March 26, 2008

Word Count

Each year members of the ASTW have to tally their work and demonstrate that they really are travel writers.



This year's magic numbers are 36,000 words, 32 articles and 185 photographs. That excludes a handful of articles that ran in different markets or the syndicated outlets. It's a little more than I did last year, but still a long way behind the big guns of Australian travel. 50,000 is a good baseline and 100,000 is not uncommon.

Which all makes me wonder what the fuss is about with these honours students who only have to write up 15-20,000 words for a thesis? Every year I'd watch another batch of eager young science students torture themselves for months over what seems like a modest word count.

Admittedly it's easier to get inspired to write another few thousand lines about Antarctic penguin spotting than the second-messenger response of isolated adrenal cells.

But spare a thought for the travel writers this year who not only published their 50,000 words but who also wrote a book. Hats off to those guys and gals - never assume travel writers don't work hard!

March 18, 2008

Yum Sum

The face of Dim Sum dining in Melbourne has been changed forever. A little shop tucked away in the back streets of Little Saigon, in Footscray, has begun dispensing delicious dim sum parcels, freshly made for you to take home - steam them when you need them.

The range covers all the regular cantonese "little hearts", including Har Gau, Sui Mai and Char Sui Pau. Devotees of Shanghai dumplings will also enjoy the xiao long bao - "little caged buns" filled with crab and pork mince.

Did I mention that everything is made fresh in the shop?
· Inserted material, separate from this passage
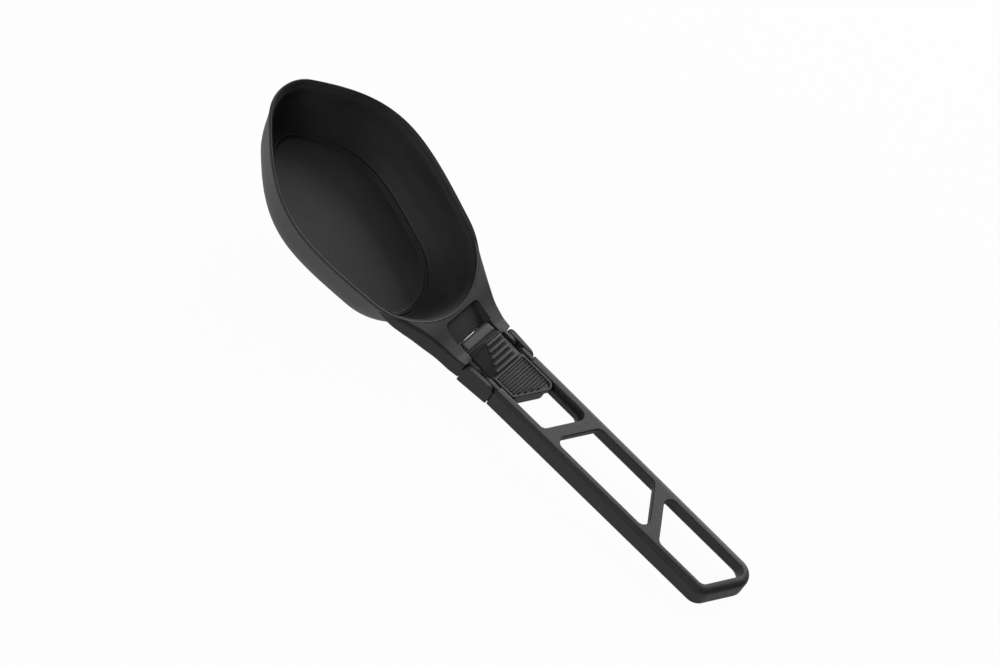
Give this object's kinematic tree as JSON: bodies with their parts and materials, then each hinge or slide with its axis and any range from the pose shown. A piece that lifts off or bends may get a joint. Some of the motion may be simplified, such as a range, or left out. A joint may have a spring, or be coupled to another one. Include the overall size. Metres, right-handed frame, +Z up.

Let's make the local dim sum dealers feel welcome and enjoy a regular steamy breakfast of Chinese delights.

January 15, 2008

Four Hours

A little wisdom from the father of a friend. "You have four good hours in you each day - the rest is crap."

And so another 20 hours of crap works it's way to a finish. The clock just struck 12am and I wonder whether my four good hours begin now or will my brain can figure a way to save them up for when I really need them. Perhaps if I go straight to sleep I can save about three of them for when I wake up. Either that or I sleep through my four good hours each day, which would explain the events of the last few weeks at any rate.

Ah screw it, here's a photo of something completely irrelevant...

January 09, 2008

Hands Up

This week someone asked me to write a bio about myself and what inspires my photography. Boring as a boat of full of backgammon. The indigenous artists of Australia had the right idea - make a stencil from your hand and bugger off to let someone else tell the story.



"Photography was a creative pursuit against a background of boring career moves. I quit graduate school after studying molecular biology, became an IT expert during the dot.com boom and then dropped out of organised society to live life among the barristas of Melbourne's inner suburbs. Finally when my kidney could stand no more coffee I returned to the camera and discovered that photography is more than an art form, it's a story telling device. Travel photography is not about beautiful pictures for the sake of a beautiful picture, it's about revealing insight into the lives of people the rest of us have never known.

My first exhibition was in 1994, a collection of leaves shot in the outback between Melbourne and Alice Springs. It was all about the little things - sticks, mud and sand. 14 years later my work is being exhibited in Sydney and Melbourne as part of a travelling photo collection. The theme hasn't changed much, except I've found bigger
meaning behind the little things. Sticks can be used as brushes to paint rock art, sand makes an oven for cooking bush-tucker and mud is an indicator of where we sit in the cycle of seasons.

hmmm, contrary to my highest expectations I really did get a little wiser with age. Somebody should write my high-school teachers and let them know their efforts were not completely wasted."